See docs/hooks.md for the full contract.
Three binaries, three libraries, one workspace:
┌──────────────────────────────────┐
│ phoneme-daemon │
│ (Headless: audio, queue, catalog)│
└───────────────▲──────────────────┘
│
named pipe (\\.\pipe\phoneme-daemon)
│
┌──────────────────────────────┴──────────────────────────────┐
│ │
▼ ▼
┌─────────────────┐ ┌─────────────────┐
│ phoneme │ │ phoneme-tray │
│ (CLI) │ │ (Tauri GUI) │
└─────────────────┘ └─────────────────┘
# Requirements: Rust 1.75+, Node 20+, pnpm 9+, tauri-cli 2
cd frontend && pnpm install && cd ..
cargo install tauri-cli --version "^2.0" --locked
cargo tauri buildThe MSI lands at target/release/bundle/msi/.

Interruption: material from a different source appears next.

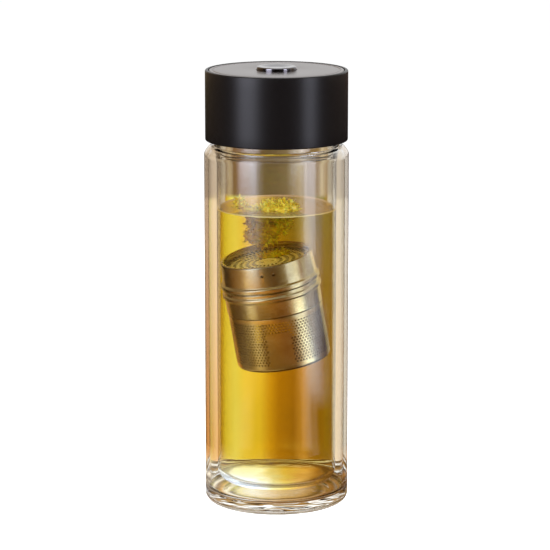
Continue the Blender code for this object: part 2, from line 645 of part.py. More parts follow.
def lean_of_infuser():
    """Return the lean angle, and how far the infuser's middle lies off the bore's axis.

    The cup's lower corner lies CUP_TO_GLASS from one wall, and the lid's rim or its bead
    LID_TO_GLASS from the other.
    """
    lid_limit = BORE_RADIUS - LID_TO_GLASS
    width = lid_limit + BORE_RADIUS - CUP_TO_GLASS
    lid_corners = (
        (LID_TOP_RADIUS, INFUSER_HEIGHT - LID_RIM_ROUND),
        (LID_BAND_RADIUS + BEAD_PROUD + SHEET / 2, LID_BOTTOM + BEAD_HEIGHT / 2),
    )
    best = None
    for radius, station in lid_corners:
        rise = station - CUP_CORNER
        across = radius + CUP_RADIUS
        angle = math.asin(width / math.hypot(rise, across)) - math.atan2(across, rise)
        if best is None or angle < best:
            best = angle
            above = station - INFUSER_HEIGHT / 2
            reach = above * math.sin(angle) + radius * math.cos(angle)
            offset = lid_limit - reach
    return best, offset


def place_infuser():
    """Return the empty that carries the infuser, leaning where the drop has left it."""
    angle, offset = lean_of_infuser()
    heading = Vector((math.cos(LEAN_HEADING), math.sin(LEAN_HEADING), 0.0))
    centre = heading * offset
    centre.z = FLOOR_HEIGHT + INFUSER_CENTRE_ABOVE_FLOOR
    hinge = Vector((0.0, 0.0, 1.0)).cross(heading)
    carrier = bpy.data.objects.new("infuser_place", None)
    bpy.context.scene.collection.objects.link(carrier)
    lean = Matrix.Rotation(angle, 4, hinge)
    lower = Matrix.Translation((0.0, 0.0, -INFUSER_HEIGHT / 2))
    carrier.matrix_world = Matrix.Translation(centre) @ lean @ lower
    print("infuser lean, degrees", round(math.degrees(angle), 3))
    print("infuser axis", [round(value, 6) for value in carrier.matrix_world.col[2].xyz])
    print("infuser base centre, m", [round(value, 6) for value in carrier.matrix_world.translation])
    return carrier


def row_round(radius, height, odd):
    """Return sideways placements of one row of holes round a wall; odd rows are staggered."""
    count = max(3, int(math.tau * radius / HOLE_SPACING))
    phase = odd * math.pi / count
    return [sideways(placement) for placement in around(count, radius, height, phase)]


def rings_over(inner, outer, height):
    """Return upright placements of rings of holes between two radii on a disc."""
    placements = []
    ring = inner
    while ring <= outer:
        count = max(3, int(math.tau * ring / HOLE_SPACING))
        placements += around(count, ring, height)
        ring += HOLE_SPACING
    return placements


def build_infuser_cup(stainless, carrier):
    """Deep-drawn perforated cup, drawn in at the top where it enters the collar."""
    tongue = COLLAR_RADIUS - SHEET - SEAT_GAP
    tongue_top = CUP_HEIGHT + CUP_TONGUE
    cup = turned("infuser_cup", (
        (0.0, 0.0, 0.0),
        (CUP_RADIUS, 0.0, CUP_CORNER),
        (CUP_RADIUS, CUP_HEIGHT, 0.0),
        (tongue, CUP_HEIGHT, 0.0),
        (tongue, tongue_top, 0.0),
        (tongue - SHEET, tongue_top, 0.0),
        (tongue - SHEET, CUP_HEIGHT - SHEET, 0.0),
        (CUP_RADIUS - SHEET, CUP_HEIGHT - SHEET, 0.0),
        (CUP_RADIUS - SHEET, SHEET, CUP_CORNER - SHEET),
        (0.0, SHEET, 0.0),
    ), stainless, parent=carrier)
    placements = []
    height = CUP_CORNER + HOLE_SPACING / 2
    row = 0
    while height < CUP_HEIGHT - HOLE_SPACING / 3:
        placements += row_round(CUP_RADIUS, height, row % 2)
        height += HOLE_SPACING * ROW_PITCH
        row += 1
    placements += rings_over(HOLE_SPACING, CUP_RADIUS - CUP_CORNER - HOLE_SPACING / 3, SHEET / 2)
    holes = prisms("cup_holes", placements, HOLE_RADIUS, 6 * SHEET, HOLE_SIDES, carrier)
    combine(cup, holes, "DIFFERENCE")


def build_infuser_collar(stainless, carrier):
    """Rolled collar that the lid screws on to, with its bead and threaded neck."""
    bead = COLLAR_RADIUS + BEAD_PROUD
    collar = turned("infuser_collar", (
        (COLLAR_RADIUS - SHEET, COLLAR_BOTTOM, 0.0),
        (COLLAR_RADIUS, COLLAR_BOTTOM, 0.0),
        (COLLAR_RADIUS, COLLAR_BEAD_BOTTOM, 0.0),
        (bead, COLLAR_BEAD_BOTTOM + BEAD_HEIGHT / 4, BEAD_HEIGHT / 3),
        (bead, COLLAR_BEAD_TOP - BEAD_HEIGHT / 4, BEAD_HEIGHT / 3),
        (COLLAR_RADIUS, COLLAR_BEAD_TOP, 0.0),
        (COLLAR_RADIUS, COLLAR_LEDGE_TOP, SHEET),
        (INFUSER_NECK_RADIUS, COLLAR_LEDGE_TOP, 0.0),
        (INFUSER_NECK_RADIUS, COLLAR_TOP, 0.0),
        (INFUSER_NECK_RADIUS - SHEET, COLLAR_TOP, 0.0),
        (INFUSER_NECK_RADIUS - SHEET, COLLAR_LEDGE_TOP - SHEET, 0.0),
        (COLLAR_RADIUS - SHEET, COLLAR_LEDGE_TOP - SHEET, 0.0),
        (COLLAR_RADIUS - SHEET, COLLAR_BEAD_TOP, 0.0),
        (bead - SHEET, COLLAR_BEAD_TOP - BEAD_HEIGHT / 4, 0.0),
        (bead - SHEET, COLLAR_BEAD_BOTTOM + BEAD_HEIGHT / 4, 0.0),
        (COLLAR_RADIUS - SHEET, COLLAR_BEAD_BOTTOM, 0.0),
    ), stainless, parent=carrier)
    ridge = thread_ridge(
        "collar_thread", INFUSER_NECK_RADIUS, INFUSER_NECK_RADIUS + INFUSER_THREAD_DEPTH,
        COLLAR_THREAD_START, INFUSER_LEAD, INFUSER_THREAD_TURNS,
        INFUSER_THREAD_WIDTH, INFUSER_THREAD_BITE, carrier,
    )
    combine(collar, ridge, "UNION")


def build_infuser_lid(stainless, magnetic_steel, carrier):
    """Screw ring with a rolled rim, and the screen that it holds down and the magnet pulls."""
    bead = LID_BAND_RADIUS + BEAD_PROUD + SHEET / 2
    lid = turned("infuser_lid_ring", (
        (bead - SHEET, LID_BOTTOM, 0.0),
        (bead, LID_BOTTOM + BEAD_HEIGHT / 6, SHEET / 2),
        (bead, LID_BEAD_TOP - BEAD_HEIGHT / 4, BEAD_HEIGHT / 4),
        (LID_BAND_RADIUS, LID_BEAD_TOP, 0.0),
        (LID_TOP_RADIUS, INFUSER_HEIGHT, LID_RIM_ROUND),
        (LID_RIM_INNER, INFUSER_HEIGHT, LID_RIM_ROUND),
        (LID_RIM_INNER, LID_FLANGE_BOTTOM, 0.0),
        (LID_RIM_INNER + SHEET, LID_FLANGE_BOTTOM, 0.0),
        (LID_RIM_INNER + SHEET, INFUSER_HEIGHT - SHEET, 0.0),
        (LID_INNER_RADIUS, INFUSER_HEIGHT - SHEET, 0.0),
        (LID_INNER_RADIUS, LID_BEAD_TOP - BEAD_HEIGHT / 4, 0.0),
        (bead - SHEET, LID_BEAD_TOP - BEAD_HEIGHT / 3, 0.0),
    ), stainless, parent=carrier)
    ridge = thread_ridge(
        "lid_thread", LID_INNER_RADIUS, INFUSER_NECK_RADIUS + SEAT_GAP,
        LID_THREAD_START, INFUSER_LEAD, INFUSER_THREAD_TURNS,
        INFUSER_THREAD_WIDTH, INFUSER_THREAD_BITE, carrier,
    )
    combine(lid, ridge, "UNION")
    spread = VENT_SPREAD / LID_BAND_RADIUS / 2
    vents = []
    for side in (-spread, spread):
        heading = Matrix.Rotation(side - math.pi / 2, 4, "Z")
        station = Matrix.Translation((LID_TOP_RADIUS, 0.0, INFUSER_HEIGHT - VENT_BELOW_RIM))
        vents.append(sideways(heading @ station))
    holes = prisms("lid_vents", vents, VENT_RADIUS, 6 * SHEET, HOLE_SIDES, carrier)
    combine(lid, holes, "DIFFERENCE")
    screen = turned("lid_screen", (
        (0.0, SCREEN_BOTTOM, 0.0),
        (SCREEN_RADIUS, SCREEN_BOTTOM, 0.0),
        (SCREEN_RADIUS, SCREEN_TOP, 0.0),
        (0.0, SCREEN_TOP, 0.0),
    ), magnetic_steel, parent=carrier)
    middle = (SCREEN_BOTTOM + SCREEN_TOP) / 2
    grip_holes = prisms(
        "grip_holes", around(2, GRIP_HOLE_SPREAD / 2, middle), GRIP_HOLE_RADIUS,
        4 * SCREEN_THICKNESS, HOLE_SIDES, carrier,
    )
    combine(screen, grip_holes, "DIFFERENCE")
    placements = rings_over(HOLE_SPACING, LID_RIM_INNER - HOLE_SPACING / 4, middle)
    holes = prisms("screen_holes", placements, HOLE_RADIUS, 4 * SCREEN_THICKNESS, HOLE_SIDES, carrier)
    combine(screen, holes, "DIFFERENCE")


def main():
    clear_scene()
    clear = finish_of("borosilicate_glass", (0.93, 0.95, 0.94), 0.02, transmission=1.0)
    anodised = finish_of("black_anodised_aluminium", (0.012, 0.011, 0.011), 0.42, 0.6)
    top_finish = finish_of("satin_black_top", (0.05, 0.046, 0.045), 0.34, 0.7)
    black_plastic = finish_of("black_polypropylene", (0.015, 0.015, 0.015), 0.5)
    white_plastic = finish_of("natural_acetal", (0.78, 0.77, 0.72), 0.45)
    silicone = finish_of("clear_silicone", (0.72, 0.72, 0.70), 0.55)
    chrome = finish_of("polished_chrome", (0.75, 0.76, 0.78), 0.08, 1.0)
    nickel = finish_of("nickel_plated_magnet", (0.62, 0.6, 0.56), 0.22, 1.0)
    spring_steel = finish_of("spring_steel", (0.55, 0.55, 0.56), 0.28, 1.0)
    stainless = finish_of("brushed_stainless", (0.56, 0.52, 0.45), 0.32, 1.0)
    magnetic = finish_of("ferritic_stainless", (0.5, 0.5, 0.5), 0.3, 1.0)
    build_glass(clear)
    build_cap_shell(anodised, top_finish)
    build_threaded_insert(black_plastic, silicone)
    build_button(chrome, white_plastic, spring_steel)
    build_return_spring(spring_steel)
    build_magnet_housing(black_plastic, nickel, silicone, white_plastic, magnetic)
    build_housing_screws(spring_steel)
    carrier = place_infuser()
    build_infuser_cup(stainless, carrier)
    build_infuser_collar(stainless, carrier)
    build_infuser_lid(stainless, magnetic, carrier)


main()
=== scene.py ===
"""Double-wall glass tea tumbler with a black screw cap, a push button and a dropped steel infuser.

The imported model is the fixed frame. Sizes in the classes are millimetres, and a mesh is built in
metres at its place in the frame, so every finished object sits at the origin.
"""

import json
import logging
import math
from collections.abc import Callable, Sequence
from dataclasses import dataclass, field
from enum import Enum

import bmesh
import bpy
from bpy.types import Material, Mesh, Node, NodeOutputs, NodeSocket, NodeTree, Object
from mathutils import Matrix, Vector, noise


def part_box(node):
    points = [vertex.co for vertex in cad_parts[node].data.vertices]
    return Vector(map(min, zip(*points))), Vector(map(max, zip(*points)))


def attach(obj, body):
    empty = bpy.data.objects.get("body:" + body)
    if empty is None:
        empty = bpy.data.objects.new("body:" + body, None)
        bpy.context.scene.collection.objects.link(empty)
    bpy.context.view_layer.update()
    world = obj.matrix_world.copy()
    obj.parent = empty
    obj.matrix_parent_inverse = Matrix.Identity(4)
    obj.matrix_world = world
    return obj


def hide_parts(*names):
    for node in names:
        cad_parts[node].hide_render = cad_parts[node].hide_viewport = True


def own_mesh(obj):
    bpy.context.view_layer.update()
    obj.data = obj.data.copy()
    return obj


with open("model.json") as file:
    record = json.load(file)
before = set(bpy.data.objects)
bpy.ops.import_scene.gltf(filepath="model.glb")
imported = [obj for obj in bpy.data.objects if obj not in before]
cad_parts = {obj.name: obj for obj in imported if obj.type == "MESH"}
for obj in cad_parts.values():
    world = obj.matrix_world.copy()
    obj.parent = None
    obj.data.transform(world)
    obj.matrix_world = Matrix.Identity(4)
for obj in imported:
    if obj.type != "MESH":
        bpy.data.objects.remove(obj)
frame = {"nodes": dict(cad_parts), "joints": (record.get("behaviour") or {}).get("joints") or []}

log = logging.getLogger("tumbler")

MM = 0.001
FULL_TURN = 2.0 * math.pi
SHARP_ANGLE = math.radians(35.0)

Corner = tuple[float, float, float]
Point2 = tuple[float, float]
Tones = tuple[tuple[float, str], ...]
Source = Node | NodeSocket
Shade = Callable[[NodeTree, NodeSocket], dict[str, Source]]
Glow = tuple[Source | tuple, Source | float, Source | float]
Light = Callable[[NodeTree, NodeSocket, NodeOutputs], Glow]
FaceTest = Callable[[float, float], bool]


class Part(Enum):
    """Bodies of the frame that the pieces ride on."""

    TUMBLER = "tumbler"
    CAP = "cap"
    BUTTON = "button"
    INFUSER = "infuser"
    SCREEN = "infuser_screen"
    LID = "infuser_lid"


# Helpers for colours and nodes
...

For development (with hot reload):
# Terminal A
cargo run -p phoneme-daemon -- --foreground
# Terminal B
cargo tauri devFor a detailed look at our upcoming features—including macOS/Linux ports, Streaming Transcription, and Bundled Ollama—please see our Roadmap.
We welcome contributions! If you're interested in helping improve Phoneme, please check out our Contributing Guide to learn how to set up the development environment, build the app, and submit pull requests.
Have a question or idea? Start a discussion.
MIT OR Apache-2.0.
Phoneme is built by @namefailed. It is not a commercial product, has no telemetry, and never will.